2/19/2014, "Specter of NAFTA haunts Obama," Politico, Eric Bradner

"President Barack Obama just can’t shake NAFTA’s ghost. As Obama met neighboring heads of state for their annual summit in Mexico on Wednesday, the three leaders underscored their efforts to leave the 20-year-old North American Free Trade Agreement in the history books by fixing its failings in a broader Pacific Rim deal [TPP, Trans Pacific Partnership]

Some of these old agreements put us at a disadvantage.

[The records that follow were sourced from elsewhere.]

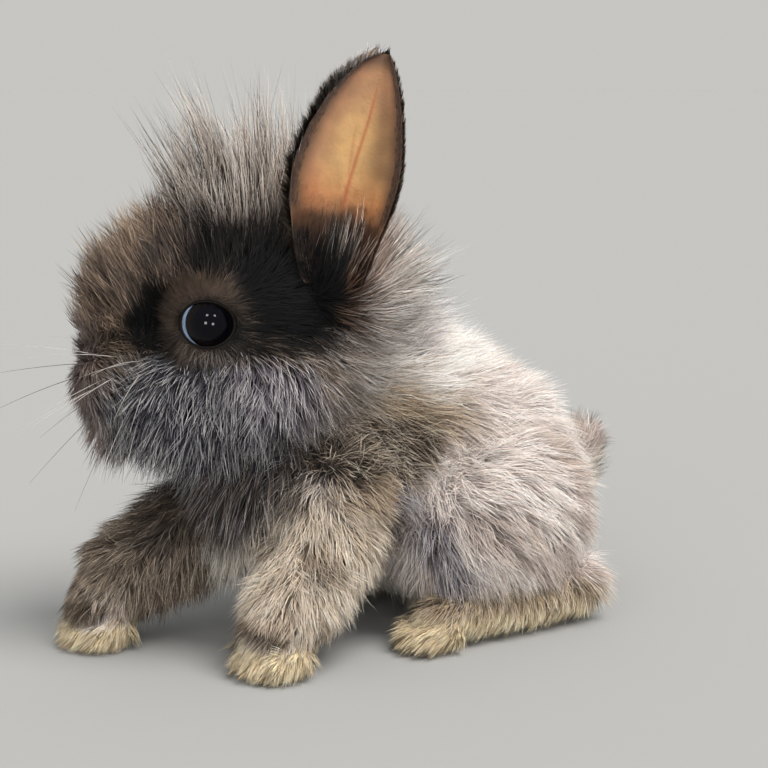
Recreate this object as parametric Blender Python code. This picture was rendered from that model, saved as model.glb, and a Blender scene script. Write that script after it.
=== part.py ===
"""A young long-coated mini lop rabbit sitting on all four feet, at life size.

Lengths are in millimetres, and the whole model is scaled to metres at the end.
The body faces -Y and its left side is +X. The head is turned to the animal's right.
The head has a frame of its own, with forward, left and up measured from between the eyes.
"""

import math
import random

import bmesh
import bpy
from mathutils import Matrix, Vector
from mathutils.bvhtree import BVHTree

MM = 0.001
GAP = 0.3
FLOOR = 0.0
BELLY_CLEARANCE = 1.6

# How much of the coat's depth the plain core of a node holds. The locks reach the rest of the way.
CORE_SHARE = 0.5
SEED = 7

# Each kind of lock: how far apart the roots stand, its length, width and thickness, how much the
# root stands up, how high the tip ends over the core, and how many stations it bends at.
LOCKS = {
    "crown": {"apart": 6.5, "length": 21, "width": 8, "thick": 1.8, "stand": 0.5, "rise": 11, "bends": 4},
    "brow": {"apart": 8.4, "length": 13, "width": 10, "thick": 1.6, "stand": 0.8, "rise": 4.2, "bends": 3},
    "cheek": {"apart": 9.0, "length": 20, "width": 10, "thick": 1.6, "stand": 0.3, "rise": 3.0, "bends": 4},
    "nape": {"apart": 9.5, "length": 16, "width": 10, "thick": 1.6, "stand": 0.4, "rise": 4.0, "bends": 3},
    "mane": {"apart": 10.0, "length": 19, "width": 11, "thick": 1.8, "stand": 0.6, "rise": 7.5, "bends": 4},
    "body": {"apart": 12.0, "length": 20, "width": 13, "thick": 1.8, "stand": 0.3, "rise": 4.8, "bends": 3},
    "breast": {"apart": 10.0, "length": 15, "width": 11, "thick": 1.6, "stand": 0.2, "rise": 3.2, "bends": 3},
    "thigh": {"apart": 13.5, "length": 17, "width": 13, "thick": 1.6, "stand": 0.2, "rise": 3.2, "bends": 3},
    "tail": {"apart": 8.5, "length": 10, "width": 9, "thick": 1.6, "stand": 0.3, "rise": 2.0, "bends": 3},
}
ROOT_DEPTH = 2.4
LOCK_CLEARANCE = 0.5
LOCK_FLOOR = 1.5
LOCK_SHORTENINGS = (1.0, 0.8, 0.62)
LEAST_SLANT = 0.35
PLACES_PER_AREA = 0.7
SEAM_DEPTH = 0.2
SHARP_ANGLE = 50.0

HEAD_PLACE = (-4.0, -7.0, 75.5)
HEAD_TURN = 40.0

EYE_RADIUS = 6.2
EYE_OUT = 12.6
EYE_FORWARD = 0.0
LID_RADIUS = 5.7
LID_THICKNESS = 1.1
LID_OUT = 3.2
LID_STEPS = 16
NOSE_FORWARD = 31.0
NOSE_UP = -8.6
NOSTRIL_OUT = 2.1
NOSTRIL_TILT = 28.0
MOUTH_DROP = 9.4
MOUTH_LENGTH = 8.0
MOUTH_FALL = 2.4

# The whiskers of one side stand in rows inside the pad of the muzzle. The first one has this start
# and this way. Each step back along a row and each row down shifts the start and turns the way.
WHISKER_ROWS = 4
WHISKERS_IN_ROW = 2
WHISKER_LENGTH = 35.0
WHISKER_LENGTH_SPREAD = 0.08
WHISKER_RADIUS = 0.45
WHISKER_TIP_RADIUS = 0.12
WHISKER_BENDS = 3
WHISKER_DROOP = 4.0
WHISKER_START = (23.0, 4.5, -9.5)
WHISKER_WAY = (0.86, 0.62, 0.2)
START_PER_PLACE = (-3.0, 0.8, 0.0)
START_PER_ROW = (-0.6, 0.0, -2.0)
WAY_PER_PLACE = (-0.32, 0.2, 0.02)
WAY_PER_ROW = (-0.08, -0.02, -0.3)

EAR_LENGTH = 49.0
EAR_HALF_WIDTH = 11.5
EAR_FRONT_BULGE = 2.2
EAR_THICKNESS = 1.8
EAR_OUT = 11.0
EAR_BACK = 27.5
EAR_UP = 9.0
EAR_SWEEP = 2.5
EAR_OPENING = (0.1, 1.0, 0.1)
EAR_STATIONS = 12
EAR_STEPS = 8
# Half the angle that the shell of the ear wraps through, at its root and over its upper part.
EAR_WRAP_AT_ROOT = 95.0
EAR_WRAP_ABOVE = 40.0
EAR_WRAP_SHARE = 0.62

FOREPAW_SPREAD = 20.0
LEFT_FOREPAW_Y = -8.0
RIGHT_FOREPAW_Y = -30.0
HIND_FOOT_SPREAD = 26.0
HIND_FOOT_LENGTH = 46.0
HIND_TOE_Y = 24.0
TOE_LENGTH = 5.0
TOE_CURVE = 0.08

COATS = {
    "agouti": ((0.33, 0.28, 0.23), 0.85),
    "cream": ((0.62, 0.52, 0.38), 0.85),
    "ear": ((0.45, 0.27, 0.18), 0.7),
    "eye": ((0.01, 0.008, 0.01), 0.08),
}


def clear_scene():
    for obj in list(bpy.data.objects):
        bpy.data.objects.remove(obj)


def coat_material(name):
    colour, roughness = COATS[name]
    material = bpy.data.materials.get(name) or bpy.data.materials.new(name)
    material.use_nodes = True
    shader = material.node_tree.nodes["Principled BSDF"]
    shader.inputs["Base Color"].default_value = (*colour, 1.0)
    shader.inputs["Roughness"].default_value = roughness
    shader.inputs["Metallic"].default_value = 0.0
    return material


BODY = Matrix.Identity(4)
HEAD = Matrix.Translation(HEAD_PLACE) @ Matrix.Rotation(math.radians(-90.0 - HEAD_TURN), 4, "Z")


def object_of(name, mesh_data):
    """Links a bmesh as an object."""
    mesh = bpy.data.meshes.new(name)
    mesh_data.to_mesh(mesh)
    mesh_data.free()
    obj = bpy.data.objects.new(name, mesh)
    bpy.context.scene.collection.objects.link(obj)
    return obj


def apply_modifiers(obj):
    graph = bpy.context.evaluated_depsgraph_get()
    mesh = bpy.data.meshes.new_from_object(obj.evaluated_get(graph))
    obj.modifiers.clear()
    old = obj.data
    obj.data = mesh
    bpy.data.meshes.remove(old)
    return obj


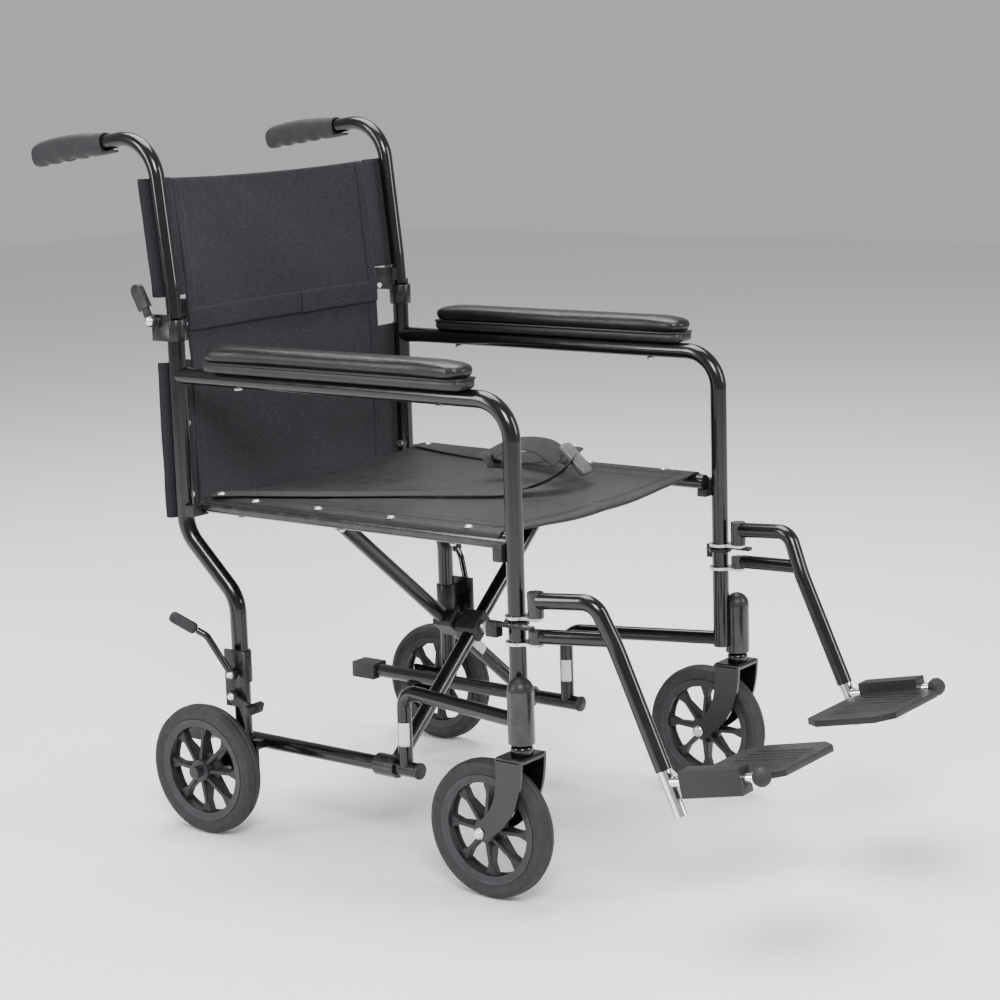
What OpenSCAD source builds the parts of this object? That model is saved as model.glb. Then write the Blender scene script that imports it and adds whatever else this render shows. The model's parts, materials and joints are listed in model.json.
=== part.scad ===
// Folding transport wheelchair with four small wheels: a cross-braced tubular
// frame, swing-away footrests, fold-down back, sling seat and wheel locks.
// Z is up, the sitter faces -Y, +X is the sitter's left. The ground is Z = 0.

/* [Frame] */
// half of the width between the centre lines of the two side frames
side_x = 256; // [220:1:290]
// height of the arm tube's centre line
arm_z = 672; // [620:1:700]
// height of the seat rails' centre line
seat_z = 482; // [440:1:520]
// half of the width between the lower rails
rail_x = 199; // [170:1:215]
// height of the lower rails' centre line
rail_z = 124; // [115:1:140]
// outside diameter of the post and arm tubes
post_d = 24; // [20:1:28]
// outside diameter of the rail and brace tubes
rail_d = 22; // [18:1:25]

/* [Wheels] */
// outside radius of all four wheels
wheel_r = 96; // [90:1:102]
// width of a tyre
tyre_w = 32; // [24:1:36]
// number of spokes in a wheel
spokes = 8; // [5:1:10]
// distance from the front wheel axles to the rear wheel axles
wheelbase = 518; // [480:1:540]
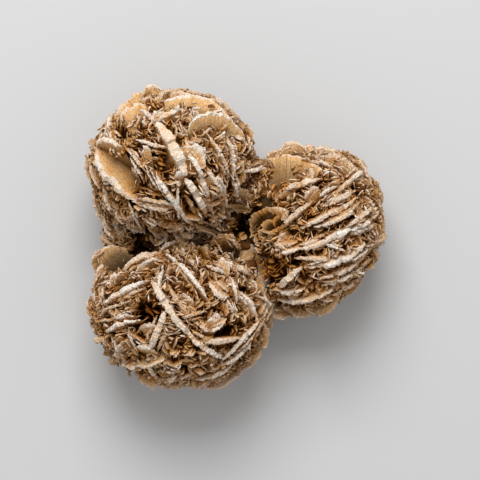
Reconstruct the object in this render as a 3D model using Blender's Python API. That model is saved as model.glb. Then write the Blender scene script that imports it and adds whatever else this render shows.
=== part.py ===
"""A gypsum sand rose: three rosettes of bladed crystals that grew together in one piece.

Metres, +Z up. The rose lies on the flats worn under its three rosettes, and the origin is on
that surface, below the middle of the rose. Crystals are laid out on a plan grid, seen from
above: u runs right along +X, and v runs down along -Y.
"""

import math
import random
from collections import namedtuple

import bmesh
import bpy
from mathutils import Matrix, Vector

# Driving dimensions, in metres
PLAN_STEP = 0.00025  # one step of the plan grid
PLAN_MIDDLE = (235.3, 236.4)  # the plan place of the origin
MM = 0.001

CORE_SHARE = 0.90  # the packed middle of a rosette, as a share of its radii
CORE_ROUGHNESS = 0.055  # how far the core's lumps stand out or in, as a share of its radius
CORE_FINENESS = 3  # how many times a rosette's core is divided into smaller facets
MASS_FINENESS = 2  # the same for the small round masses between the rosettes
MASS_CHIPS = 11  # places for chips around each of those masses

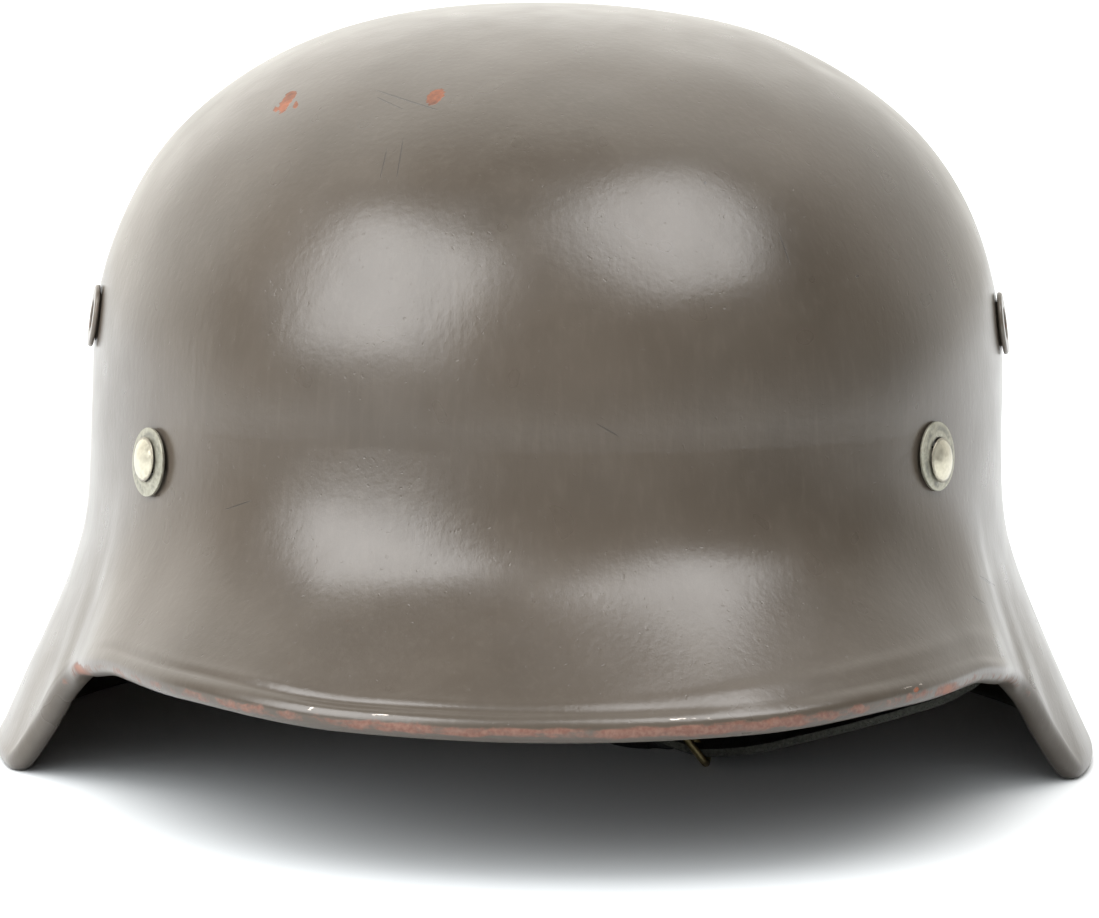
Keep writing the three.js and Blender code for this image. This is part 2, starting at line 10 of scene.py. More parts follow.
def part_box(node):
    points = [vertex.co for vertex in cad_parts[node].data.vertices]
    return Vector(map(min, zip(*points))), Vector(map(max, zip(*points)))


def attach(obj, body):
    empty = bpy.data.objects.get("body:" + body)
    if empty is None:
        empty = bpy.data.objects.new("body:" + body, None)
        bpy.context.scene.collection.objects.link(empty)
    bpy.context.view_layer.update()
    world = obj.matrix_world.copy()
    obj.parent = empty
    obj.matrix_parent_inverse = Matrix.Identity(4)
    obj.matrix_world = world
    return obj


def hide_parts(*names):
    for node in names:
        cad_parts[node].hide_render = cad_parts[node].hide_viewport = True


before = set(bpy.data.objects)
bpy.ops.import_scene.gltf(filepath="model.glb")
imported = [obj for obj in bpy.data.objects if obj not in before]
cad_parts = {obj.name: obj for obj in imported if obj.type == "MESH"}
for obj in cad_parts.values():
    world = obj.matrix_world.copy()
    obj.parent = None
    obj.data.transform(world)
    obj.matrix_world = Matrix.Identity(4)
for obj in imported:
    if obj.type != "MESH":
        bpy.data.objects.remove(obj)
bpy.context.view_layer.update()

MM = 0.001

# Bowl of pressed sheet, in millimetres like every size below
SHEET = 1.2
BOWL_HALF_WIDTH = 98.9
BOWL_FRONT = 121
BOWL_BACK = 115
CROWN_HEIGHT = 163
WALL_HEIGHT = 80
PLAN_POWER = 2.12
DOME_POWER_SIDE = 2.36
DOME_POWER_END = 2.2

# Flare below the wall
VISOR_REACH = 34
NOTCH_REACH = 10.4
SKIRT_REACH = 21.5
NECK_REACH = 30
VISOR_RISE = 32.5
VISOR_BEND = 56
SKIRT_BEND = 49
BEND_ROUND = 9
VISOR_ROUND = 16
NECK_ROUND = 28
BEAD_RADIUS = 2.7

# Liner rivets, their washers and the side vents
RIVET_ANGLE = 46.5
RIVET_HEIGHT = 72.7
RIVET_UNEVEN = 0.8
RIVET_OFFSET = 1
RIVET_SHANK = 2.5
RIVET_HEAD = 4.6
RIVET_HEAD_HEIGHT = 1.4
RIVET_TAIL = 1.2
WASHER_RADIUS = 7.1
WASHER_THICKNESS = 0.7
WASHER_DISH = 0.25
WASHER_SLIP = 0.9
VENT_ANGLE = 76
VENT_HEIGHT = 96.5
VENT_BORE = 3.4
VENT_TUBE = 4.8
VENT_FLANGE = 6.75
VENT_FLANGE_HEIGHT = 1
VENT_TAIL = 6.3
VENT_TAIL_THICKNESS = 1

# Strap, the lugs that it hangs from, and its buckle
LUG_THICKNESS = 1.2
LUG_BAR = 4.5
LUG_BAR_HEIGHT = 52
STRAP_WIDTH = 16
STRAP_THICKNESS = 1.8
STRAP_TAIL = 14
STRAP_GAP = 0.35
BUCKLE_WIRE = 1.7
BUCKLE_SPAN = 9
BUCKLE_LEAN = 50
PRONG_RADIUS = 0.8

# Clearances between neighbours
OUTER_GAP = 0.35
INNER_GAP = 0.6
BORE_GAP = 0.4
FLOOR_GAP = 0.3

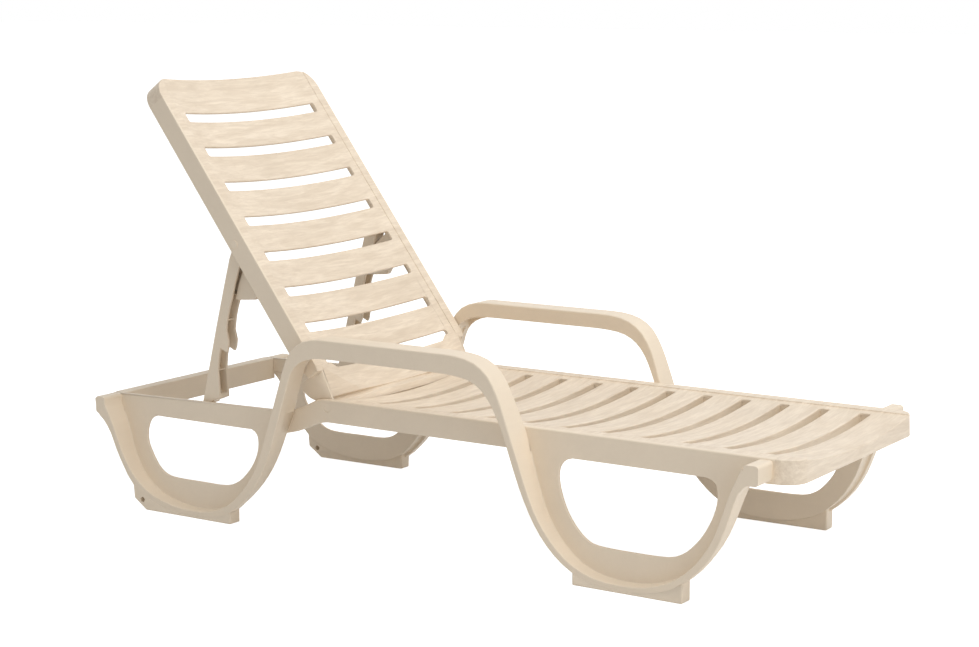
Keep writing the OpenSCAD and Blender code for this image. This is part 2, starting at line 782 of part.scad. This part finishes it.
// Channel that is open toward the foot end, with cross webs
module prop_arm(right) color(sand) on_prop() mirrored(right) {
  difference() {
    across(prop_in, prop_out) prop_arm_2d();
    difference() {
      translate([prop_wall - 21, prop_in + prop_wall, -350]) cube([60, prop_w - 2 * prop_wall, 300]);
      for (z = [-300:60:-90])
        translate([-30, prop_in, z - rib_t / 2]) cube([32, prop_w, rib_t]);
    }
    bar_y(0, 0, prop_pin_d / 2 + run_gap, 0, big);
    bar_y(0, -tube_s, tube_d / 2, 0, prop_in + tube_bore);
  }
}
module prop_arm_left() prop_arm(false);
module prop_arm_right() prop_arm(true);

module prop_tube() color(sand) on_prop() {
  bar_y(0, -tube_s, tube_d / 2, -prop_in - tube_bore, prop_in + tube_bore);
}

// --- Output -------------------------------------------------------------------------------
seat_deck();
seat_ribs();
hinge_crossbar();
head_crossbar();
side_rail_left();
side_rail_right();
armrest_left();
armrest_right();
rear_leg_left();
rear_leg_right();
front_leg_left();
front_leg_right();
rear_foot_left();
rear_foot_right();
front_foot_left();
front_foot_right();
prop_peg_left();
prop_peg_right();
hinge_pin_left();
hinge_pin_right();
backrest_panel();
backrest_ribs();
backrest_side_left();
backrest_side_right();
prop_stop_left();
prop_stop_right();
prop_pin_left();
prop_pin_right();
prop_arm_left();
prop_arm_right();
prop_tube();
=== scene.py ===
"""Reclining resin sun lounger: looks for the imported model, laid out as a Blender add-on."""

import functools
import json
import math

import bmesh
import bpy
from mathutils.bvhtree import BVHTree
from mathutils.kdtree import KDTree
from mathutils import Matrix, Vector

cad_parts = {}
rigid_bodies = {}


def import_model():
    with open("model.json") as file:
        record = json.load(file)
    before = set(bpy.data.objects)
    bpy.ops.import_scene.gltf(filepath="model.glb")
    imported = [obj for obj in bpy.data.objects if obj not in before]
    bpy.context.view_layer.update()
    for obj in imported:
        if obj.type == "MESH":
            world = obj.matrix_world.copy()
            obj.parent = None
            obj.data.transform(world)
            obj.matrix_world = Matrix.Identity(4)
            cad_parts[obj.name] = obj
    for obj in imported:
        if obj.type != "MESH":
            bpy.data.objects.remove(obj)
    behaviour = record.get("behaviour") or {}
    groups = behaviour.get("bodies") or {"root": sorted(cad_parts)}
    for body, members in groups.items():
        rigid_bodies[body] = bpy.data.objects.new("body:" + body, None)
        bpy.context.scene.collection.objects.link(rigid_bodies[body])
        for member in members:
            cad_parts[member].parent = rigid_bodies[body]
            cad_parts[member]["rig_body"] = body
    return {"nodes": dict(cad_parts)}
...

That’s exactly why we’ve got to have stronger agreements,” Obama said during a Wednesday night press conference with his Canadian and Mexican counterparts.
 
But every time the president tells a home audience he’s working on a bigger and better approach to international trade, Democrats and public interest groups only seem to hear “NAFTA on steroids.”

Obama is pushing to complete the 12-country Trans-Pacific Partnership [TPP], which would link North America with Asian countries like Japan. But to get his way, the president will have to sell the American public and the congressional leaders of his own party on the notion that the deal is an escape from NAFTA’s mistakes, rather than just an expansion of its reach. 

What’s his fellow Democrats’ take on the likelihood of that happening?

“Nonsense,” said Rep. Louise Slaughter of New York. 

In all the time I’ve been in Congress, I have never seen a trade bill that benefited the American producer or the American worker. It’s all been give-away, and we really can’t afford that anymore,” she said. “People are sick and tired of the one-way trade deal.” 

The pressure is building as the administration’s top trade negotiators head to Singapore for meetings this week, where they’ll try to break the remaining impasses and finish the deal, and the White House lobbies Congress for the authority to “fast-track” the agreement to a vote without amendments

A big piece of Obama’s legacy depends on his administration’s success on those items: Will he be the president who remade the free trade mold, for better or worse, or will political opposition leave his efforts to drift, unresolved? 

Before meeting with Mexican President Pena Nieto on Wednesday, Obama touted the pan-Pacific deal as an “opportunity to open up new markets in the fastest, most populous region of the world the Asia Pacific region.” 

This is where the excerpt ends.